Y
cuando creíamos que no podíamos con más belleza van y florecen las jacarandas.
Todos los años llegan a su cita y asistimos al suave espectáculo, silencioso y
azulado, de ver brotar en las plazas, en los parques, en la puerta de mi casa,
en frente de mi ventana el acento de la vegetación que posee
Córdoba; la jacaranda, esa tilde que marca el ritmo de la poética arbórea. Vemos renacer cada mayo la explosión
de lo violeta que se esparce por el paisaje como si fuera una señal de la
alegría, la bienvenida de la feria que ya está aquí.

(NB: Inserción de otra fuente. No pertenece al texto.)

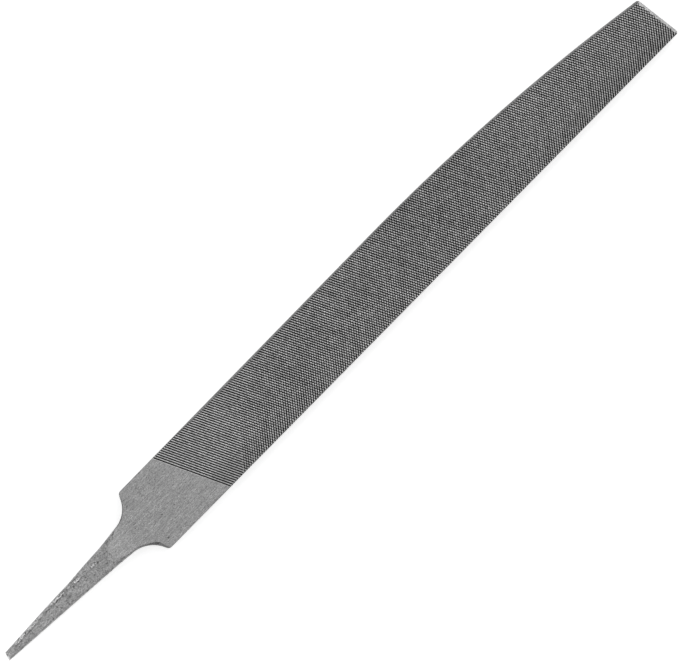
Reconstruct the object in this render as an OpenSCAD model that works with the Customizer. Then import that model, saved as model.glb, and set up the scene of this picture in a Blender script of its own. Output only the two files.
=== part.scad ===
// Flat file: one steel forging, with a cut blade and the tang that takes a handle.
// +X runs from the tang to the point, +Y towards the bellied edge, and +Z out of
// the upper face. The origin is at the shoulders, on the axis and in mid-thickness.

/* [Blade] */
// Length from the origin to the point, along the middle of the blade
blade_l = 200; // [180:1:240]
// Half width at the shoulders, on the side of the bellied edge
belly_side_w = 10.62; // [10:0.01:11.5]
// Half width at the shoulders, on the side of the straight edge
straight_side_w = 10.55; // [10:0.01:11.5]
// How much the bellied edge spreads before its curve starts, per millimetre
belly_spread = 0.0094; // [0:0.0001:0.015]
// How much the straight edge draws in towards the point, per millimetre
straight_draw = 0.004; // [0:0.0001:0.01]
// Distance from the shoulder to the start of the belly's curve
belly_start = 100; // [80:1:130]
// Radius of the belly's curve
belly_r = 640; // [560:10:900]

/* [Thickness] */
// Thickness of the blade over its parallel length
blade_t = 5; // [4:0.1:6]
// Distance from the origin to where the faces start to curve together
taper_start = 120; // [100:1:150]
// Thickness at the point
point_t = 3.2; // [2.4:0.1:3.8]

/* [Point] */
// Lean of the end face away from square
point_lean = 6.7; // [0:0.1:12]
// Distance from the middle of the end face to the blade's axis
point_shift = 2.46; // [1:0.01:4]
// Width of the bevel at the end of each face, seen from above
point_bevel = 0.67; // [0.2:0.01:1]
// Depth of that bevel
point_bevel_h = 0.45; // [0.2:0.05:0.8]
// Radius of the corners of the end face, seen from above
point_corner_r = 0.85; // [0.3:0.05:2]

/* [Shoulders] */
// Angle between the flank and the blade's axis on the bellied side
belly_flank = 65; // [54:1:72]
// Angle between the flank and the blade's axis on the straight side
straight_flank = 69; // [60:1:74]
// How far behind the origin the shoulder is on the bellied side
belly_slip = 0.5; // [0:0.1:1]
// How far behind the origin the shoulder is on the straight side
straight_slip = 1.5; // [0:0.1:2]
// Radius of the sweep from the bellied side's shoulder into the tang
belly_sweep_r = 8; // [6:0.1:9]
// Radius of the sweep from the straight side's shoulder into the tang
straight_sweep_r = 8.8; // [6:0.1:9]
// Radius of the rounded shoulder corners
shoulder_r = 1.3; // [0.4:0.1:1.6]

/* [Tang] */
// Length of the tang behind the origin
tang_l = 55.1; // [48:0.1:70]
// Distance from the axis to where the flank's line meets the tang's, bellied side
belly_root_w = 4.87; // [4.4:0.01:5.2]
// Distance from the axis to where the flank's line meets the tang's, straight side
straight_root_w = 4.63; // [4.4:0.01:5.2]
// Distance behind the origin at which the tang's long taper starts
neck_x = 15; // [13:0.5:18]
// Half width at the start of the long taper
neck_half_w = 3.54; // [3:0.01:3.8]
// Width at the end of the tang
end_w = 2.4; // [2:0.1:4]
// Sideways drift of the end of the tang, towards the bellied edge
end_drift = 0.4; // [-0.5:0.1:0.5]
// How much shorter the tang is on its bellied side
end_slant = 0.8; // [0:0.1:1.5]
// Distance behind the origin at which the tang starts to thin
thin_start = 12; // [8:1:16]
// Thickness at the end of the tang
end_t = 2.2; // [1.8:0.1:3]

/* [Hidden] */

STEEL = [0.57, 0.57, 0.56];
// Shapes that cut or are cut reach this far past the faces they meet
lap = 1;
// Straight steps along the belly, the faces' curve, the sweeps and the rounded corners
BELLY_STEPS = 24;
FACE_STEPS = 8;
SWEEP_STEPS = 12;
CORNER_STEPS = 6;

// Directions of the sides of the blade, seen from above
belly_dir = atan(belly_spread);
straight_dir = atan(straight_draw);
end_dir = 90 + point_lean;

// Corners of the blade, and the centre of the belly's curve
belly_heel = [-belly_slip, belly_side_w];
straight_heel = [-straight_slip, -straight_side_w];
belly_centre = belly_heel + belly_start * [1, belly_spread] + along(belly_dir - 90, belly_r);
point_mid = [blade_l, -point_shift];
end_toe = line_cross(point_mid, end_dir, straight_heel, straight_dir);
end_top = line_on_circle(point_mid, end_dir, belly_centre, belly_r);
end_top_turn = direction(belly_centre, end_top);

// Corners of the tang
belly_root = belly_heel - flank_run(belly_side_w - belly_root_w, belly_flank) * [1, tan(belly_flank)];
straight_root = straight_heel
    - flank_run(straight_side_w - straight_root_w, straight_flank) * [1, -tan(straight_flank)];
belly_neck = [-neck_x, neck_half_w];
straight_neck = [-neck_x, -neck_half_w];
belly_tail = [end_slant - tang_l, end_drift + end_w / 2];
straight_tail = [-tang_l, end_drift - end_w / 2];

// Radius of the faces' curve over the tapered length
taper_l = blade_l - taper_start;
face_drop = (blade_t - point_t) / 2;
face_r = (taper_l * taper_l + face_drop * face_drop) / (2 * face_drop);

function along(angle, distance) = distance * [cos(angle), sin(angle)];

// How far a flank runs along the axis while it crosses this much of the width
function flank_run(across, angle) = across / tan(angle);

function direction(from, to) = atan2(to[1] - from[1], to[0] - from[0]);

function arc(centre, r, from, to, steps) =
    [for (i = [0:steps]) centre + along(from + (to - from) * i / steps, r)];

// Where two lines cross, each given by a point and a direction
function line_cross(p, p_dir, q, q_dir) =
    let (gap = q - p)
    let (across = gap[0] * sin(q_dir) - gap[1] * cos(q_dir))
    p + along(p_dir, across / sin(q_dir - p_dir));

// Where a line that starts inside a circle leaves it
function line_on_circle(p, p_dir, centre, r) =
    let (gap = p - centre)
    let (step = along(p_dir, 1))
    let (near = gap * step)
    p + step * (sqrt(near * near - gap * gap + r * r) - near);

// The arc that rounds a corner. from and to are the directions of travel
// before and after it, and a turn to the left is positive.
function rounded(corner, from, to, r, steps) =
    let (turn = to - from)
    let (side = turn > 0 ? 90 : -90)
    let (centre = corner + along((from + to) / 2 + side, r / cos(turn / 2)))
    arc(centre, r, from - side, to - side, steps);

// The outline from above, from the tail of the tang along the straight edge to the
// point, and back along the bellied edge
outline = concat(
    [straight_tail, straight_neck],
    rounded(straight_root, direction(straight_neck, straight_root), -straight_flank, straight_sweep_r, SWEEP_STEPS),
    rounded(straight_heel, -straight_flank, straight_dir, shoulder_r, CORNER_STEPS),
    rounded(end_toe, straight_dir, end_dir, point_corner_r, CORNER_STEPS),
    rounded(end_top, end_dir, end_top_turn + 90, point_corner_r, CORNER_STEPS),
    arc(belly_centre, belly_r, end_top_turn + asin(point_corner_r / belly_r), 90 + belly_dir, BELLY_STEPS),
    rounded(belly_heel, 180 + belly_dir, 180 + belly_flank, shoulder_r, CORNER_STEPS),
    rounded(belly_root, 180 + belly_flank, direction(belly_root, belly_neck) + 360, belly_sweep_r, SWEEP_STEPS),
    [belly_neck, belly_tail]
);

// The upper edge of the outline from the side, from the tail to past the point
upper_edge = concat(
    [[-tang_l - lap, end_t / 2], [-tang_l, end_t / 2], [-thin_start, blade_t / 2]],
    arc([taper_start, blade_t / 2 - face_r], face_r, 90, 90 - asin((taper_l + 2 * lap) / face_r), FACE_STEPS)
);

lower_edge = [for (i = [len(upper_edge) - 1:-1:0]) [upper_edge[i][0], -upper_edge[i][1]]];

// The outline from the side, as thick as the file and drawn wider than it
module side_profile() {
    rotate([90, 0, 0])
    linear_extrude(height = 4 * belly_side_w, center = true)
    polygon(concat(upper_edge, lower_edge));
}

// The wedge that bevels the upper face along the end
module end_wedge() {
    rise = lap * point_bevel_h / point_bevel;
    translate([point_mid[0], point_mid[1], point_t / 2])
    rotate([90, 0, point_lean])
    linear_extrude(height = 4 * belly_side_w, center = true)
    polygon([[-point_bevel - lap, rise], [lap, -point_bevel_h - rise], [lap, rise]]);
}

// The forging: the plan cut to the side outline, with both faces bevelled at the end
module blade_and_tang() {
    color(STEEL)
    difference() {
        intersection() {
            linear_extrude(height = 2 * blade_t, center = true) polygon(outline);
            side_profile();
        }
        end_wedge();
        mirror([0, 0, 1]) end_wedge();
    }
}

blade_and_tang();
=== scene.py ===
"""Looks of the flat file: one steel forging with cut faces and edges, a ground heel and a forged tang."""

import math

import bpy
import numpy as np
from mathutils import Matrix, Vector

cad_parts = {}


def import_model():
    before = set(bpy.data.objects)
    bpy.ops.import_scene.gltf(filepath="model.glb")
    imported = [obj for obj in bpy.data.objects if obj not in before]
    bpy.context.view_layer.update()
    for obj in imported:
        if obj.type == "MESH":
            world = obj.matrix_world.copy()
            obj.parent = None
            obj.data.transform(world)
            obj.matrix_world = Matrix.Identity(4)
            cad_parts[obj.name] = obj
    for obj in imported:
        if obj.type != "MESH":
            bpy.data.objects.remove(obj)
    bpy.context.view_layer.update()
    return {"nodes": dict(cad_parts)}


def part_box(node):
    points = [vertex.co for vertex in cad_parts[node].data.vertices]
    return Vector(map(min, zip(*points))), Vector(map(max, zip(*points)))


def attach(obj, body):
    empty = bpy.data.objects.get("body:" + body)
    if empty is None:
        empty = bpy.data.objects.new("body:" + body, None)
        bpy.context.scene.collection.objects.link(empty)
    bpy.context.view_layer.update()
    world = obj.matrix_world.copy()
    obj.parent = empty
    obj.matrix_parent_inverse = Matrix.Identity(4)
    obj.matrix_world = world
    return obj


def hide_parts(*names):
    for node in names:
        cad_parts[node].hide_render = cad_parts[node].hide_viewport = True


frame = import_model()

# Lengths are in millimetres until a mesh is made, and metres from there on. +X runs from the tang to the
# point, +Y towards the bellied edge, and the shoulders are near x = 0.
MM = 0.001
NODE = "blade_and_tang"
SEED = 11
# What each noise adds to the seed, apart from the skin's bumps, which have theirs in their list
PIT_SEED, SEAM_SEED, WEAR_SEED, DENT_SEED = 7, 9, 20, 30

# Material slots of the piece
GROUND, CUT, FORGED = 0, 1, 2


# ---------------------------------------------------------------- sizes of the teeth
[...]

Hay quienes en vez de jacaranda la
llaman jacarandá y luchan los dos nombres amistosamente porque los dos son
bonitos. Yo jugaba con una amiga a ver qué denominación nos gustaba más y
acabábamos rendidas pronunciando sus sílabas como si fuéramos niñas chicas.

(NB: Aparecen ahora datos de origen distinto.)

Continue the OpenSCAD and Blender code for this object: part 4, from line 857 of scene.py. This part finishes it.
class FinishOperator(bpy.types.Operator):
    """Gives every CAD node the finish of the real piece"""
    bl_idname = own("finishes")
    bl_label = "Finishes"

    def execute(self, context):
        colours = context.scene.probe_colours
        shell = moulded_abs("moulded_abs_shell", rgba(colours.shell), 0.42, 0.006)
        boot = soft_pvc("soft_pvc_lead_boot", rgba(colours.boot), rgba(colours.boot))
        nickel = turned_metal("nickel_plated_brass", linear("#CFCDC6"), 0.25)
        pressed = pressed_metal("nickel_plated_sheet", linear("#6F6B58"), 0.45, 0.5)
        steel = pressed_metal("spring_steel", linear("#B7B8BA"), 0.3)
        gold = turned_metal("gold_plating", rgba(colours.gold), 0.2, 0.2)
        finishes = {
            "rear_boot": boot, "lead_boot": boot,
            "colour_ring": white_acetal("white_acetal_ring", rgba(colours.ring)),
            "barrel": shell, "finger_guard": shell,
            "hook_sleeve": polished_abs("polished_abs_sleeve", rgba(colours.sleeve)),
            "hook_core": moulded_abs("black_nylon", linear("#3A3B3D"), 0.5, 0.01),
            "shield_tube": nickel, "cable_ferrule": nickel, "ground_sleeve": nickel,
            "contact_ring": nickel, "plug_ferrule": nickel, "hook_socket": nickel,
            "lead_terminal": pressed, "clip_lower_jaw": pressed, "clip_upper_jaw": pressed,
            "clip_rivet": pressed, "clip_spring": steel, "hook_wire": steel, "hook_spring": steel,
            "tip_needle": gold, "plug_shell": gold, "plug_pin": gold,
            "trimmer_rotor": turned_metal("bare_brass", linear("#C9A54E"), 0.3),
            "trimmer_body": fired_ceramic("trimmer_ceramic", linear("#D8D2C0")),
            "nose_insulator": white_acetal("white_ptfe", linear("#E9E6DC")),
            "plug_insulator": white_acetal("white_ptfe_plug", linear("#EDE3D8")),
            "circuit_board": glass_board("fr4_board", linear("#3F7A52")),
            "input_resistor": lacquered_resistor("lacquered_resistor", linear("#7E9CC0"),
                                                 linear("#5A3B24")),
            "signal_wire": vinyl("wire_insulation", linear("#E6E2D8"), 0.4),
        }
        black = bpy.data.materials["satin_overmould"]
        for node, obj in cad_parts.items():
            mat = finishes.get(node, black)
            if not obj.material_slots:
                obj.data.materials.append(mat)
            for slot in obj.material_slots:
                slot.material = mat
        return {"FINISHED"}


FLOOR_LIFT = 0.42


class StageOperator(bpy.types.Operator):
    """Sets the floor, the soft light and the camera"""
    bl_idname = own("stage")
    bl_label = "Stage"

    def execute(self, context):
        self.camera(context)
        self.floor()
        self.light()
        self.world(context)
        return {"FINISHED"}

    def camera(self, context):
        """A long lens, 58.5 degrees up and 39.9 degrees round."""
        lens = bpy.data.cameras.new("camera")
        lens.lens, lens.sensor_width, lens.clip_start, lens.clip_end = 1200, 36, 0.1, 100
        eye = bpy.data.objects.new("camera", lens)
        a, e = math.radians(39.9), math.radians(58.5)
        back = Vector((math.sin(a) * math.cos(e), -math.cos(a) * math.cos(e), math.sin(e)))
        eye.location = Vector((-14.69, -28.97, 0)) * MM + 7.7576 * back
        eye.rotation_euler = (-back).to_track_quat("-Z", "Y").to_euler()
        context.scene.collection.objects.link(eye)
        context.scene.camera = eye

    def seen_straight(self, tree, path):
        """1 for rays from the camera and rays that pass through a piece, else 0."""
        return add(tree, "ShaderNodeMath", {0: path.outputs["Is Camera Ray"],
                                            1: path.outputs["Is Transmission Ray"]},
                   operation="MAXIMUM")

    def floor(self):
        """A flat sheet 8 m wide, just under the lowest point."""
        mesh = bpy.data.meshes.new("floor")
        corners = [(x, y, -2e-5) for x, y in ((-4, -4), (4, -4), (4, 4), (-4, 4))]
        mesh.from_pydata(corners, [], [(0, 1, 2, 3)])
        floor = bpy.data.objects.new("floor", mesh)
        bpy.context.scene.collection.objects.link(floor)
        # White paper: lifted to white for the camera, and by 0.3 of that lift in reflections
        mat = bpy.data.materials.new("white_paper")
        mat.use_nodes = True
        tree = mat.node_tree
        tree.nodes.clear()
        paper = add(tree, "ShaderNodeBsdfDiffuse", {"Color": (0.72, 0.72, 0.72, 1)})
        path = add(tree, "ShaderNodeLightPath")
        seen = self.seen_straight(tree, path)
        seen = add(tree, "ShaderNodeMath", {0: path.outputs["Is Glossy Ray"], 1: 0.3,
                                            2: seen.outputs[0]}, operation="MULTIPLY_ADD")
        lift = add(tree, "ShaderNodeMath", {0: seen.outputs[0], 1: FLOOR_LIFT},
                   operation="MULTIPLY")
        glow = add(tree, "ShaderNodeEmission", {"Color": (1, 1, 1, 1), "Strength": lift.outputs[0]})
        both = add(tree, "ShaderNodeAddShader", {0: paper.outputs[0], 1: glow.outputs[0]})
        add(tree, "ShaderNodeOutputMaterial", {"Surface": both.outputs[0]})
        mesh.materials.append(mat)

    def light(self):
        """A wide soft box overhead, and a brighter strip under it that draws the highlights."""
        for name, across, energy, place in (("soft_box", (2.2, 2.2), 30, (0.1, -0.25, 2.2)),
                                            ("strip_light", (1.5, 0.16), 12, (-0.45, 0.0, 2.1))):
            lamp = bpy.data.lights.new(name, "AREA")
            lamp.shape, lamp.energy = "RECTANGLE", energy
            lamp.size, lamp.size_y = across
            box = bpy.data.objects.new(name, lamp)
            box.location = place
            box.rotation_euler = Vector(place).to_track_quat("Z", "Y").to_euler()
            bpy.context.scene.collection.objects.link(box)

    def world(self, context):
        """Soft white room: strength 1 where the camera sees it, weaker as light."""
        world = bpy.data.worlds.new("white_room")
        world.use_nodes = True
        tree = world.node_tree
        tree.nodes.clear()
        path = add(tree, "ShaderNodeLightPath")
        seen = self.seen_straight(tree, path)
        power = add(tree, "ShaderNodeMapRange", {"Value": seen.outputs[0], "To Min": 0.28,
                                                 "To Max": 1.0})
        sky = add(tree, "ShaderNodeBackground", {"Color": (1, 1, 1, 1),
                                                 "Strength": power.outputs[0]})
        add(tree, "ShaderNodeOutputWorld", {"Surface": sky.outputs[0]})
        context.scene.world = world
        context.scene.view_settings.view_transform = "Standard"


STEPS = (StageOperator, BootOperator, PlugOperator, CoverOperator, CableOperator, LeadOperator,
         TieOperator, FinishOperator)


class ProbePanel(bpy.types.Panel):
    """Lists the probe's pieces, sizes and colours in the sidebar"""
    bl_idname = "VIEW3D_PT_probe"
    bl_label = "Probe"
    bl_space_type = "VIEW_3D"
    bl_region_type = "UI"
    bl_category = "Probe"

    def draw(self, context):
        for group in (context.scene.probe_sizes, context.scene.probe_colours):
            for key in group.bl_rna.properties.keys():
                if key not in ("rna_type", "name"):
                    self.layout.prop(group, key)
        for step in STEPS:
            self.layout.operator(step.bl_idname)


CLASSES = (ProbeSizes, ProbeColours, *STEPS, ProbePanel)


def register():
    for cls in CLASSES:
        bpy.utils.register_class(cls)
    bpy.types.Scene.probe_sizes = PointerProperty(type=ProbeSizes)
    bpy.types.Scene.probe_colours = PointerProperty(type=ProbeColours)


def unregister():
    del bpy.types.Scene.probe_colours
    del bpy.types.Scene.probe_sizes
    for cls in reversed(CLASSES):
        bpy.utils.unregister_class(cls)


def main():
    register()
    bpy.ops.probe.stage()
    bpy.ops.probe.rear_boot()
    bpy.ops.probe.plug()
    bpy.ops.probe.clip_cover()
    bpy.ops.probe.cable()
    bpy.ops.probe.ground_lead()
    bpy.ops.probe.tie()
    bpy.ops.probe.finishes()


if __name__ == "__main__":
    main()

Se dice que se escribe poco cuando una
es feliz, creo que deberíamos de tomar la costumbre de decir más las riquezas
del presente, sobre todo las riquezas gratuitas que vienen a aliñarnos la vida
y nos abren las puertas de la percepción, y nos colman y nos apaciguan y nos
restituyen a la naturaleza más linda. Ese es un regalo inmejorable que podemos
dejar a nuestras personas amadas y una herencia a la vez humilde y deslumbrante
para las generaciones futuras. Quienes se olvidan de contemplar el presente y
sacar todo el jugo de él se pierden la mitad de la vida, se hacen perdidizos y
en su despiste se llevan la salud, que debemos salvaguardar, de los campos y
los mares sin plásticos.
Hay un romance que me gusta mucho desde
siempre y que me sé de memoria, el romance del cautivo, de autor anónimo y de
una sutileza inmejorable que me unía y me une fuertemente a la esencia de lo
natural y que me hace reflexionar sobre las penas del cautiverio. El romance
dice así:
Que por mayo era por mayo,
cuando hace la calor,
cuando los trigos encañan
y están los campos en flor;
cuando canta la calandria
y responde el ruiseñor;
cuando los enamorados
van a servir al amor;
sino yo, triste, cuitado,
que vivo en esta prisión,
que ni sé cuándo es de día,
ni cuándo las noches son,
sino por una avecilla
que me cantaba al albor.
Matómela un ballestero;
déle Dios mal galardón.
Habla de la compañía que le da una
avecilla, de su canto y de cómo éste lo sitúa en el mundo, lo orienta, lo incluye
en el mapa social de una manera delicada. Cuando matan a la avecilla se siente perdido
y solo, así nos sentiremos las personas si permitimos que gobiernen los
ballesteros, los que no creen en la ecología, los que no respetan los ciclos de
la naturaleza ni los hilos de la amistad, los que hostigan las semillas y los
frutos, los que no tienen en consideración la compañía de los animales y la luz
abrazadora de los descansos, los que vociferan y tienen ademanes militares, para meterle bulla a la respiración, para herir con sus
flechas antiguas, para llevarnos, de nuevo, a los modales tajantes y a las
estrategias combativas en vez de colaborativas.
Pensemos en la naturaleza y sus
rizomas, en las mujeres y su necesidad de expresar artísticamente sus placeres,
en los hombre que acompañan sabiamente y se alejan de la masculinidad
soldadesca y pueril, pensemos en la floración generosa de las jacarandas y no nos encerremos en las prisiones de la desconfianza y
el retroceso, hagamos que Europa sea humanamente Europa y que en nuestros
pueblos no gobierne la hostilidad. Es tiempo de conjunción y baile, no matemos
las señales que nos orientan hacia la felicidad.